The president of the Council of Ministers (), colloquially referred to as the prime minister (), is the head of the cabinet and the head of government of Poland. The responsibilities and traditions of the office stem from the creation of the contemporary Polish state, and the office is defined in the Constitution of 1997. According to the Constitution, the president nominates and appoints the prime minister, who will then propose the composition of the Cabinet. Fourteen days following their appointment, the prime minister must submit a programme outlining the government's agenda to the Sejm, requiring a vote of confidence. Conflicts stemming from both interest and powers have arisen between the offices of President and Prime Minister in the past.

The incumbent and seventeenth prime minister is Mateusz Morawiecki of the Law and Justice party. Morawiecki replaced Prime Minister Beata Szydło, who resigned on 7 December 2017.

Origin of the office

Second Republic

Near the end of the First World War, an assortment of groups contested to proclaim an independent Polish state. In early November 1918, a socialist provisional government under Ignacy Daszyński declared independence, while a separate committee in Kraków claimed to rule West Galicia. In Warsaw, the German-Austrian appointed Regency Council agreed to transfer political responsibilities to Marshal Józef Piłsudski, recently released from Magdeburg fortress, as Chief of State of the new Polish nation. Piłsudski summoned Daszyński to the capital to form a government, where Piłsudski agreed to appoint Daszyński as the republic's first prime minister. Daszyński's premiership, however, remained brief, after the politician failed to form a workable coalition. Piłsudski turned instead to Jędrzej Moraczewski, who successfully crafted a workable government for the Second Republic's first months of existence.
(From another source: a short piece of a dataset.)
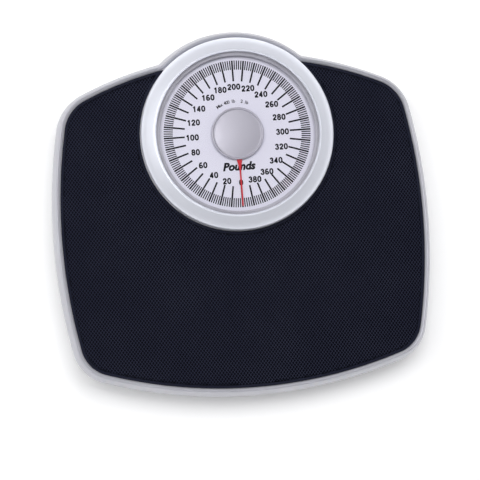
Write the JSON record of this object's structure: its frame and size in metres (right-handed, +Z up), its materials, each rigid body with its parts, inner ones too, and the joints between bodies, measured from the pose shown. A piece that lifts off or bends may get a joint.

The Small Constitution of 1919 outlined Poland's form of government, with a democratically elected Sejm, a prime minister and cabinet, and an executive branch. Despite outlining a parliamentary system, the Small Constitution vested many executive powers into Piłsudski's position as Chief of State. The executive branch could select and organize cabinets (with the Sejm's consent), be responsible to the ministries for their duties, and require the countersignature of ministers for all official acts. By the early 1920s, rightist nationalists within parliament, particularly Roman Dmowski and other members of the Popular National Union party and the Endecja movement, advocated reforms to the republic's structure to stem the authority of the chief of state (and ultimately Piłsudski) while increasing parliamentary powers. The result was the Sejm's passage of the March Constitution of 1921. Modeled after the Third French Republic, the March Constitution entrusted decision-making exclusively within the lower-house Sejm. The newly created presidency, on the other hand, became a symbolic office devoid of any major authority, stripped of veto and wartime powers.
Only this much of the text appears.